What’s comforting to you? Getting an aging parent a second dose of vaccine is pretty damn comforting these days, so I suppose it can change with the times.
But generally, comfort food is tied to what you grew up with or a dish that reminds you of a feeling of belonging or of being restored. In America, the genre has been stereotyped to Stuff White Midwesterners Eat at the Holidays, but it’s easy to see that gumbo or ropa vieja or carbonara all fit somebody’s definition.
“People are looking for comfort food, both because of the pandemic and now because of the weather,” chef Donny Sirisavath (pronounced just like it’s spelled; I swear) tells me. But his evanescent noodles didn’t travel well. Where have we heard that before?
So, Chef Donny closed his celebrated Khao Noodle Shop for three weeks to install the new menu and has reopened as takeout only until the weather warms up enough to dine at the precious few outdoor seats. The logo is just Khao Dallas.
We got the gang phet red curry, and here’s where Chef Donny should maybe massage his messaging. This is not going to read as “comfort food” to most Dallasites.
It is going to read as delicious: pickled peppercorns, pungent fish sauce and tender beef shank sliced ever so thin. “People have a misconception of what curry is,” Chef Donny tells me when I say I couldn’t taste the curry (as in the typical Thai spice combination). “Curry is the spices we use for these dishes — kaffir and galangal.”
It’s the funkiest thing I’ve eaten in 2021.
But it’s also not something someone’s Lao grandmother made by cooking it all day in a pot. The vegetables were al dente. The long beans still had some squeak in them. I always like Thai eggplant better than the mushy disaster of the globe variety, and these were almost crunchy. The jasmine rice is easily the best I’ve ever had.
The mok rice cake is Chef Donny’s evolution of eating mok (steamed meats) with sticky rice. Why not put it all in a cake? It’s like a highbrow version of a State Fair entry with none of the self-hate when you eat it.

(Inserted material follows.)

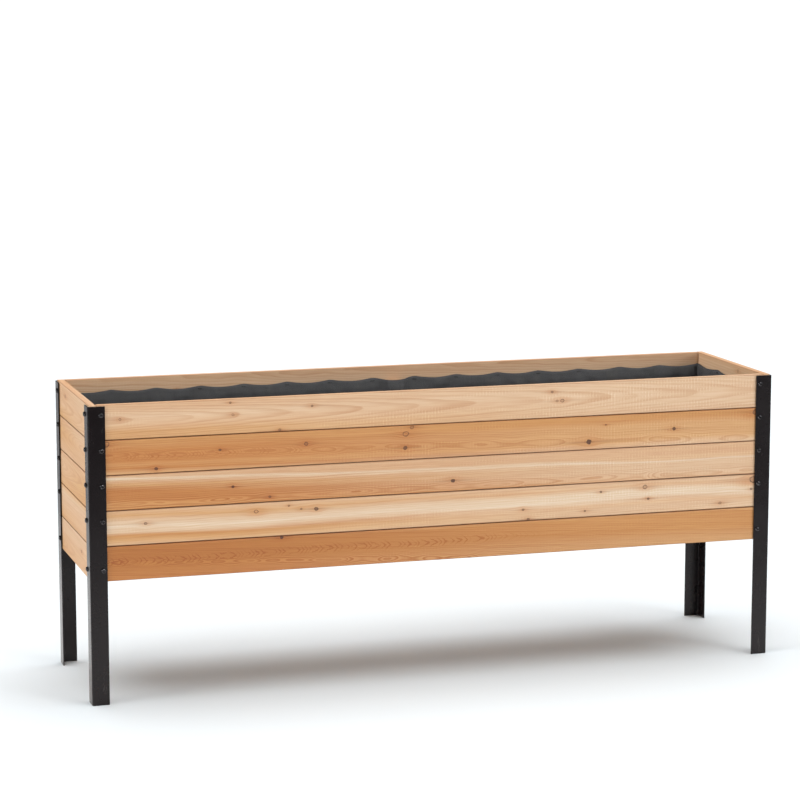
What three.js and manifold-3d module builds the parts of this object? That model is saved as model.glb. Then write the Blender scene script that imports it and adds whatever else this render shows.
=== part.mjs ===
// Raised cedar planter: five boards a side, held at the corners by four steel angle legs.
// Millimetres, +Z up. The origin is on the ground at the middle of the footprint.
// +X runs along the length to the right, +Y runs from front to back.

import * as THREE from 'three';
import { mergeVertices } from 'three/addons/utils/BufferGeometryUtils.js';
import Module from 'manifold-3d';

const wasm = await Module();
wasm.setup();

// Outer face to outer face of the legs
const overallLength = 1829;
const overallDepth = 460;

// Legs, bent from steel sheet into an angle
const legHeight = 755;
const flangeWidth = 44;
const steel = 3;
const bendRadius = 4.5;
const bendSteps = 5;

// Wall boards, counted from the top
const boardRows = 5;
const boardPitch = 89;
const boardHeight = 88;
const boardThickness = 19;
const boardEase = 1.2;
const boxTop = 758;

// Button-head screws, one through each flange into each board
const headRadius = 6.5;
const headHeight = 4;
const socketAcross = 5;
const socketDepth = 2.4;
const shankRadius = 3;
const screwLength = 19;
const screwInset = 33.8;
const screwBelowBoardTop = 25;
const lastScrewAboveBoardBottom = 28.5;
const roundSides = 8;

// A hidden tie joins the five screws of a flange into one solid
const tieThickness = 0.5;
const tieWidth = 9;

// Floor
const slatCount = 18;
const slatWidth = 89;
const slatThickness = 19;
const ledgerHeight = 38;
const ledgerThickness = 19;
const ledgerLift = 2;

// Upright battens at mid-length, inside the two long walls
const battenWidth = 38;
const battenThickness = 19;
const battenBelowTop = 38;

// Fabric liner
const linerThickness = 1.2;
const linerBelowTop = 28;

// Room left between pieces
const gap = 0.3;
const holeRoom = 0.3;
const flangeGap = tieThickness + 2 * gap;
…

The spring rolls are definitely stretching the definition of comfort food even for Lao people, but they’re the most fun thing I’ve eaten in 2021. Chef Donny turns the vermicelli noodles into the wrapper and adds crisp green apple.

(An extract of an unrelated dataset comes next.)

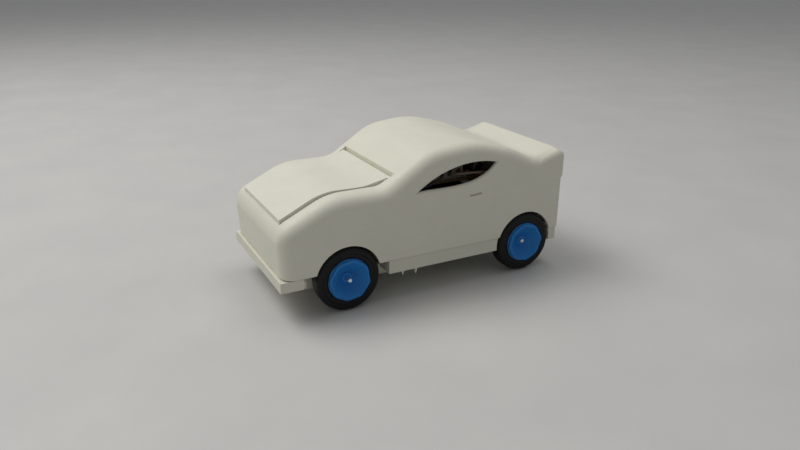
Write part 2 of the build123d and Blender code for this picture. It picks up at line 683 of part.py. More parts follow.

What he and his team are doing here is taking Lao comfort food and applying sophisticated techniques and creativity in ingredients and preparation. At the price point, I’m not sure you’re getting more cooking skill than this anywhere else. My editor quit, so I’d call it elevated.
Khao won’t let you stand inside no matter how cold it is, so order online with their excellent interface. Chef Donny built it on Square’s platform, and it’s easy to use with a handy pickup time feature.
For delivery, Square partners with Postmates, but you can also use Favor, which Chef Donny says is more affordable for both the restaurant and the customer. He also likes that it’s owned by H-E-B so he’s supporting a Texas business.
Chef Donny didn’t just come up with this menu for COVID. This is a concept he anticipated launching perhaps five years from now once he had the craziness of Khao Noodle Shop, named one of America's best new restaurants by Bon Appetit in 2019, more under control. The pandemic accelerated his plans.
For those of you missing the noodles, the plan is to reopen the original concept as soon as inside dining is safe.
How would you feel if you opened a tiny, new restaurant concept that was instantly vaulted into the culinary stratosphere only to have your entire industry yanked out from under you? Chef Donny may be one of the few people who know. What was Bon Appetit’s best new restaurant of 1917?
Khao Dallas, 4812 Bryan St., No. 101, 972-803-3373, Khaonoodleshop.com. Open for takeout and delivery only, 11:30 a.m.-3 p.m. and 5:30 p.m.-9 p.m. Wednesday-Friday, 11:30 a.m.-3 p.m. and 5:30 p.m.-10 p.m. Saturday and 11:30 a.m.-3 p.m. Sunday.